学生時代のバックパッカー旅では孤独にもなりがちですが、子どもがいたからより人々の温かみに触れられました。


子供の成長に驚かされる

娘は旅行に行くと、その後ぐんと成長している気がします。

娘は三語文が出てくるようになったり、感嘆詞「わ~きれい~」「わ~すご~い おおきい~」などが出てくるようになりました。

一緒に飛行機を見て感動したり、同じ体験をして気持ちをシェアできる喜びはひとしおでした。

知らない土地や新しいものに触れる子供の姿を見られる

娘は人見知りせず、やや緊張しながらも楽しんでいるように見えました。子がのびのびと目の前にあるものに触れていく姿は見ていてうれしかったです。

杭州の西湖。曇っていましたが風情ありです。娘「おおきい~。」連呼。
お姉さんに抱っこしてもらい、ポニーとご挨拶。@バンコク

「母子 私たち」を感じられる

数か月前までは歩きもままならない赤ちゃんと母という感覚でしたが、1歳10か月の娘はもはや少女。

二人が協力しながら、旅路を楽しむことができました。
二人のきずながぎゅっと深まったような旅でした。

これから成長していく私たちがどんな世界を見ていけるのかたのしみです。

節目を彩る「通過儀礼」としての旅

今回の旅行は、私自身にとって転職を前にした大切な節目でした。

これまでの自分に区切りをつけ、新しい自分として人生の第二幕をスタートさせるための「通過儀礼」のようなものだったなと振り返っています。

旅を考える中で思い出したのが、ウィリアム・ブリッジズの著書『トランジション』です。

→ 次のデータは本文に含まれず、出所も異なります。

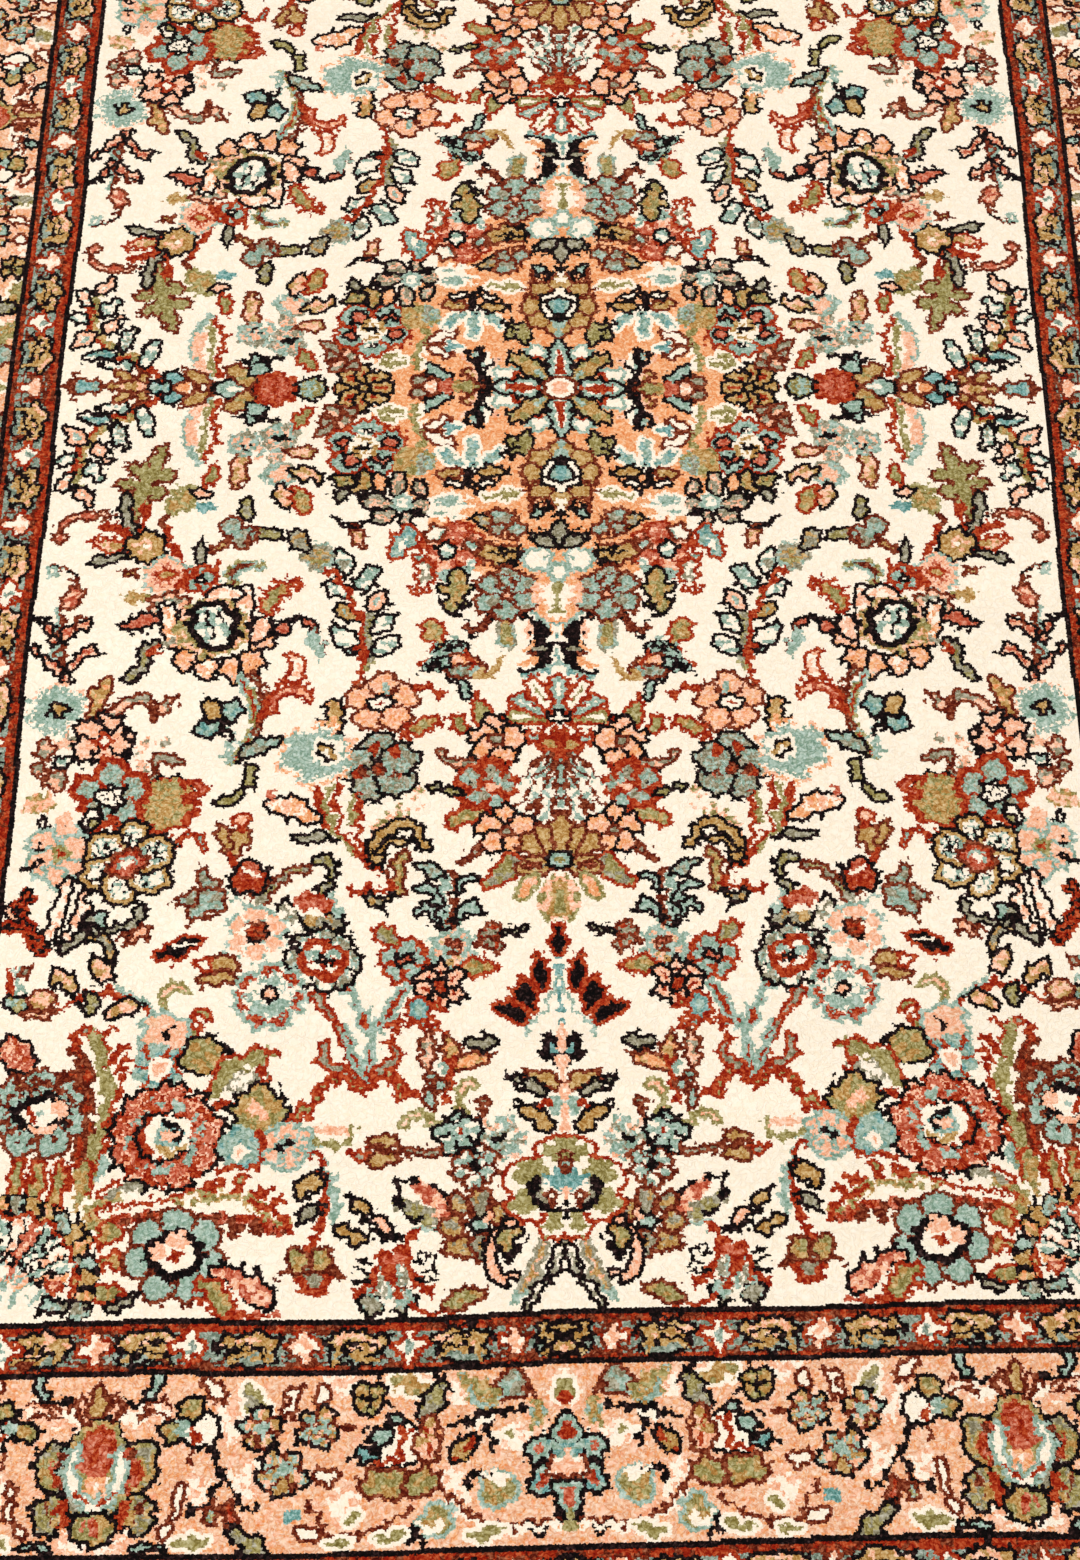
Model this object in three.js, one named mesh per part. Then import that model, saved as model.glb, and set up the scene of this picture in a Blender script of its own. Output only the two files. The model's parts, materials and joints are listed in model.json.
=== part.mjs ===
// A hand-knotted silk rug lying flat: one solid of clipped pile on a woven foundation,
// with an overcast cord along each side and a narrow plain web at each end.
// Millimetres, +Z up, length along Y, origin at the centre of the flat underside.
import * as THREE from "three";
import { mergeVertices } from "three/addons/utils/BufferGeometryUtils.js";

// Driving sizes
const KNOT_PITCH = 25.4 / 12;
const KNOTS_ACROSS = 432;
const KNOTS_ALONG = 720;
const PILE_TOP = 6;
const SIDE_CORD_WIDTH = 6;
const SIDE_CORD_HEIGHT = 4.8;
const END_WEB_LENGTH = 11;
const END_WEB_HEIGHT = 2.2;

// How the clipped pile rounds over at its edges
const PILE_EDGE_RUN = 2.8;
const PILE_EDGE_FOOT = 3.2;

// How far the outline strays from a true rectangle, as hand weaving does
const SIDE_SWAY = 1.6;
const SIDE_SWAY_LENGTHS = 1.5;
const WIDTH_SWELL = 1.2;
const END_SWAY = 2.2;
const END_SWAY_LENGTHS = 1.2;

// How finely the curved and the flat stretches are divided
const CORD_STEPS = 5;
const EDGE_STEPS = 3;
const ACROSS_STEPS = 7;
const ALONG_STEPS = 12;

const PILE_HALF_WIDTH = (KNOTS_ACROSS * KNOT_PITCH) / 2;
const PILE_HALF_LENGTH = (KNOTS_ALONG * KNOT_PITCH) / 2;
const HALF_WIDTH = PILE_HALF_WIDTH + SIDE_CORD_WIDTH;
const HALF_LENGTH = PILE_HALF_LENGTH + END_WEB_LENGTH;
const QUARTER_TURN = Math.PI / 2;

// Points up the side cord's oval section: place from the middle line, top and underside.
function cordStations() {
  const lowestAngle = QUARTER_TURN / 4;
  const radius = SIDE_CORD_WIDTH / 2;
  const middle = SIDE_CORD_HEIGHT / 2;
  const stations = [];
  for (let step = 0; step <= CORD_STEPS; step++) {
    const angle = lowestAngle + (step / CORD_STEPS) * (1.5 * QUARTER_TURN - lowestAngle);
    const outerHalf = angle <= QUARTER_TURN;
    stations.push({
      place: HALF_WIDTH - radius + radius * Math.cos(angle),
      top: middle + middle * Math.sin(angle),
      under: outerHalf ? middle - middle * Math.sin(angle) : 0,
    });
  }
  return stations;
}

// Points over the rounded edge of the pile, from its foot inwards to full height.
function pileEdgeStations(halfSize, foot) {
  const stations = [];
  for (let step = 0; step <= EDGE_STEPS; step++) {
    const angle = (step / EDGE_STEPS) * QUARTER_TURN;
    stations.push({
      place: halfSize - PILE_EDGE_RUN * (1 - Math.cos(angle)),
      top: foot + (PILE_TOP - foot) * Math.sin(angle),
      under: 0,
    });
  }
  return stations;
}

// Evenly spaced points over half of the level pile, without the edge's own last point.
function levelStations(halfSize, steps) {
  const reach = halfSize - PILE_EDGE_RUN;
  return Array.from({ length: steps }, (_, step) => ({
    place: reach * (1 - (step + 1) / steps),
    top: PILE_TOP,
    under: 0,
  }));
}

// Mirrors a list that runs from the outside to the middle line, so it runs from edge to edge.
function edgeToEdge(outsideToMiddle) {
  const mirrored = outsideToMiddle.map((s) => ({ ...s, place: -s.place }));
  return [...mirrored, ...outsideToMiddle.slice(0, -1).reverse()];
}

const across = edgeToEdge([
  ...cordStations(),
  ...pileEdgeStations(PILE_HALF_WIDTH, PILE_EDGE_FOOT),
  ...levelStations(PILE_HALF_WIDTH, ACROSS_STEPS),
]);

const along = edgeToEdge([
  { place: HALF_LENGTH, top: END_WEB_HEIGHT, under: 0 },
  { place: (HALF_LENGTH + PILE_HALF_LENGTH) / 2, top: END_WEB_HEIGHT, under: 0 },
  ...pileEdgeStations(PILE_HALF_LENGTH, END_WEB_HEIGHT),
  ...levelStations(PILE_HALF_LENGTH, ALONG_STEPS),
]);

// Each side sways in a slow wave and the width swells a little towards the middle.
function swayedX(x, y) {
  const lengthwise = y / HALF_LENGTH;
  const sway = SIDE_SWAY * Math.sin(lengthwise * SIDE_SWAY_LENGTHS * Math.PI);
  const swell = WIDTH_SWELL * Math.cos(lengthwise * QUARTER_TURN);
  return x + sway + (swell * x) / HALF_WIDTH;
}

// Each end strays from a straight line; the stray fades to nothing at the rug's middle.
function swayedY(x, y) {
  const sway = END_SWAY * Math.sin((x / HALF_WIDTH) * END_SWAY_LENGTHS * Math.PI);
  return y + sway * (y / HALF_LENGTH) ** 2 * Math.sign(y);
}

// A box divided at the stations, its top and underside lifted to the heights that they give.
function rugGeometry() {
  const columns = across.length - 1;
  const rows = along.length - 1;
  const geometry = new THREE.BoxGeometry(columns, rows, 2, columns, rows, 1);
  const position = geometry.getAttribute("position");
  for (let i = 0; i < position.count; i++) {
    const column = across[Math.round(position.getX(i) + columns / 2)];
    const row = along[Math.round(position.getY(i) + rows / 2)];
    const top = Math.min(column.top, row.top);
    const under = Math.min(column.under, top / 3);
    position.setXYZ(
      i,
      swayedX(column.place, row.place),
      swayedY(column.place, row.place),
      position.getZ(i) > 0 ? top : under,
    );
  }
  geometry.deleteAttribute("normal");
  geometry.deleteAttribute("uv");
  const closed = mergeVertices(geometry, 1e-4);
  closed.computeVertexNormals();
  return closed;
}

const silkPile = new THREE.MeshStandardMaterial({
  color: 0xc9a07c,
  roughness: 0.62,
  metalness: 0,
});

const rug = new THREE.Mesh(rugGeometry(), silkPile);
rug.name = "rug";

const group = new THREE.Group();
group.add(rug);

export default group;
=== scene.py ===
"""A hand-knotted silk rug, laid flat: clipped pile with a floral medallion design, its woven back,
the overcast cords of its sides and the plain webs of its ends, on a studio floor. Metres, +Z up."""
import functools
import json
from math import cos, radians, sin

import bpy
import numpy as np
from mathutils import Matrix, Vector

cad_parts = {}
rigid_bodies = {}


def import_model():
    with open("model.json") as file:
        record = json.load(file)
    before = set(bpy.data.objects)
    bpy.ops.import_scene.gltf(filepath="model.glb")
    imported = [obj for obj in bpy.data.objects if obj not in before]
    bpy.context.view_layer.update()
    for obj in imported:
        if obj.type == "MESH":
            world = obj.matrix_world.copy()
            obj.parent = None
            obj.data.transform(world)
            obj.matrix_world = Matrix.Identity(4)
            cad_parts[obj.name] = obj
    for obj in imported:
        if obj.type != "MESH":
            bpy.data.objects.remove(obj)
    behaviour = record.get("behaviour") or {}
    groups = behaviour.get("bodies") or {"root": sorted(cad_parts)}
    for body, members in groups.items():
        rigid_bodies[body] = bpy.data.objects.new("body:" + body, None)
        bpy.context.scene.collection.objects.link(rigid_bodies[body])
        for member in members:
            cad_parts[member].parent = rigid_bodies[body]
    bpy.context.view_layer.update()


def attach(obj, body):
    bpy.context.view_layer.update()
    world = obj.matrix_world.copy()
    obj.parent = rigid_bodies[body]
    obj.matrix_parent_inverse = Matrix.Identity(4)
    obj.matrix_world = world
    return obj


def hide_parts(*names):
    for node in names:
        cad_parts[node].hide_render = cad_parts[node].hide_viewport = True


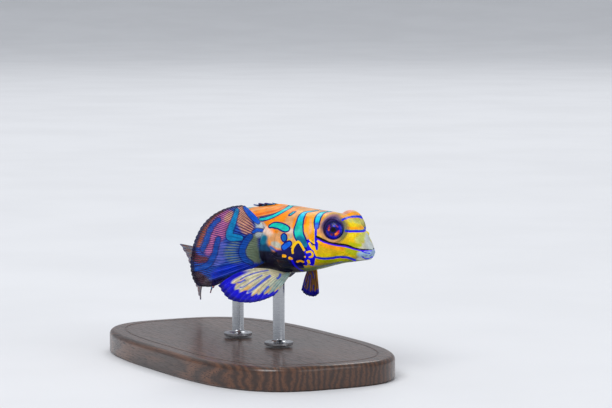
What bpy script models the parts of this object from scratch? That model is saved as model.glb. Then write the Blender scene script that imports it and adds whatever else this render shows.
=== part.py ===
"""Life-size display model of a mandarinfish on a plain stand.

The fish faces +X with its trunk over the stand, its right side towards -Y, and +Z up.
The origin is the centre of the underside of the stand's base.
The body is a loft of rounded sections along a curved axis. A place on it is given by the
distance behind the lips, the side (+1 right, -1 left) and the height above or below the axis.
"""

import math

import bmesh
import bpy
import numpy as np
from mathutils import Vector

MM = 0.001
RIGHT = 1.0
LEFT = -1.0

# Gap that touching pieces keep to each other
GAP = 0.3 * MM

# Lengths along the body's axis, measured back from the lips
STANDARD_LENGTH = 51.0 * MM
HEAD_LENGTH = 14.4 * MM
TRUNK_END = 36.0 * MM
SUPPORT_POINT = 26.0 * MM
AXIS_STEP = 0.25 * MM
AXIS_REACH = 70.0 * MM

# Height of the lips over the floor, and of the axis over the lips
LIP_HEIGHT = 18.8 * MM
AXIS_OVER_LIPS = 1.7 * MM

# Way the axis points: (distance behind the lips, degrees to the left, degrees nose up)
AXIS_TURNS = (
    (0.0 * MM, 29.0, 0.0),
    (8.0 * MM, 29.0, 0.0),
    (15.0 * MM, 19.0, 2.0),
    (23.0 * MM, 3.5, 7.0),
    (34.0 * MM, -9.0, 14.0),
    (44.0 * MM, -13.0, 17.0),
    (52.0 * MM, -14.0, 14.0),
    (70.0 * MM, -14.0, 12.0),
)

# Body sections: distance behind the lips, half width, top and bottom over the axis
BODY_SECTIONS = (
    (0.0 * MM, 0.85 * MM, -1.00 * MM, -2.15 * MM),
    (0.5 * MM, 1.55 * MM, -0.15 * MM, -2.45 * MM),
    (1.2 * MM, 2.00 * MM, 1.00 * MM, -2.65 * MM),
    (2.2 * MM, 2.50 * MM, 2.30 * MM, -2.85 * MM),
    (3.4 * MM, 2.95 * MM, 3.30 * MM, -3.05 * MM),
    (4.8 * MM, 3.45 * MM, 3.85 * MM, -3.30 * MM),
    (6.5 * MM, 4.15 * MM, 4.15 * MM, -3.75 * MM),
    (9.0 * MM, 5.05 * MM, 4.35 * MM, -4.45 * MM),
    (12.0 * MM, 5.35 * MM, 4.60 * MM, -5.05 * MM),
    (15.0 * MM, 5.25 * MM, 4.85 * MM, -5.25 * MM),
    (20.0 * MM, 5.00 * MM, 4.70 * MM, -4.95 * MM),
    (26.0 * MM, 4.40 * MM, 4.70 * MM, -4.35 * MM),
    (32.0 * MM, 3.60 * MM, 4.50 * MM, -3.75 * MM),
    (38.0 * MM, 2.65 * MM, 3.45 * MM, -3.10 * MM),
    (44.0 * MM, 1.95 * MM, 2.75 * MM, -2.55 * MM),
    (51.0 * MM, 1.25 * MM, 2.40 * MM, -2.40 * MM),
)
SECTION_POWER = 2.3
WIDEST_LEVEL = 0.45
BODY_SIDES = 44

# Gill cover raised on the rear of the cheek
GILL_COVER_FRONT = 8.6 * MM
GILL_COVER_REAR = 13.3 * MM
GILL_COVER_RISE = 0.30 * MM
GILL_COVER_ANGLES = (-58.0, 34.0)

# Eyes and their sockets: behind the lips, out from the middle, over the axis
EYE_CENTRE = (4.75 * MM, 2.80 * MM, 1.95 * MM)
EYE_RADIUS = 1.64 * MM
EYE_DEPTH_RATIO = 0.70
EYE_TURN_FORWARD = 16.0
EYE_TURN_UP = 12.0
ORBIT_CENTRE = (5.0 * MM, 2.30 * MM, 2.15 * MM)
ORBIT_RADII = (2.25 * MM, 1.15 * MM, 2.30 * MM)

# Fold of skin round each eye
EYE_FOLD_LIFT = 0.42 * MM
EYE_FOLD_RADIUS = 1.72 * MM
EYE_FOLD_THICKNESS = 0.24 * MM

# Lips, as rolls round the mouth
LIP_REACH = (2.3 * MM, 1.45 * MM)
UPPER_LIP = (0.10 * MM, -1.40 * MM, 0.48 * MM)
LOWER_LIP = (0.50 * MM, -2.15 * MM, 0.42 * MM)
LIP_DROOP = 0.55 * MM
MOUTH_LINE = 0.24 * MM

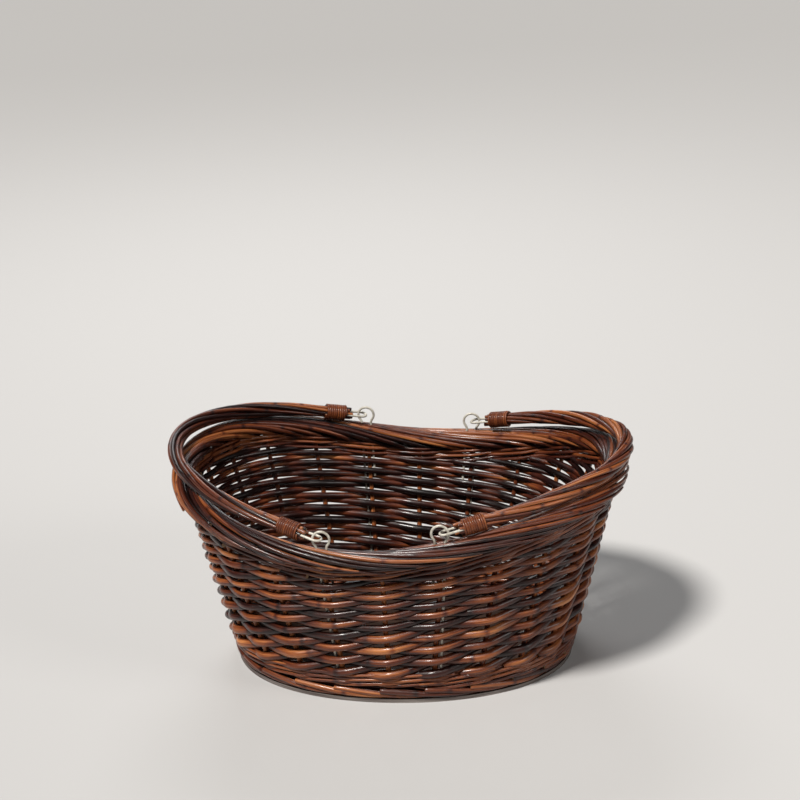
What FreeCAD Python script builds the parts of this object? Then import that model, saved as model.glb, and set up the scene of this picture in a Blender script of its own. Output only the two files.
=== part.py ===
import FreeCAD, Part
import os
import math
from FreeCAD import Vector, Placement, Rotation

# Oval woven willow fruit basket with two drop handles.
# Frame: origin at the middle of the underside, +X along the length, -Y to the
# front, +Z up, millimetres.  Everything is symmetric under a half turn about Z.
# An angle q runs round the oval: q = 0 is the front middle, q = 90 the +X end;
# the point at q is (half_length * sin q, -half_width * cos q), pushed out a
# little at the four corners, where the oval is fuller than an ellipse.

doc = FreeCAD.newDocument("woven_fruit_basket")
sheet = doc.addObject("Spreadsheet::Sheet", "dims")
sheet.Label = "dimensions"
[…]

この本では、これまでの生き方を終わらせ、新たな生き方を始めるまでの移行期間を「ニュートラルゾーン」と呼び、その間に経験する「通過儀礼」の重要性を説いています。

このプロセスを経ることで、「終わり」にけじめをつけ、新しいスタートを切る準備が整うのだと。現代ではこうした通過儀礼的な機会が減っていると指摘されており、その必要性が強調されています。

本に関してはこちらのnoteがわかりやすいです!

また、本の以下の文面も印象的です。

本当の願望にもとづいて行動するということは、「世界にたった一人しかいない私という人間が、ここにいる」と宣言しているようなものである。それは、成人したころには想像もできなかったほど深い意味において、自分自身になることでもある。

トランジション ――人生の転機を活かすために フェニックスシリーズ (p.208)


この旅は、これまでの私の生き方──「人の目を気にする」「評価されようとする」「効率を重視する」──に終止符を打ち、「私が私として存在するのだ!」と宣言する一つのきっかけだったのかもしれないと感じています。

娘と過ごしたこの時間は、まさに私の人生における通過儀礼だったのか。
な~んて。愛娘よ、母のわがままに付き合ってくれてありがとう。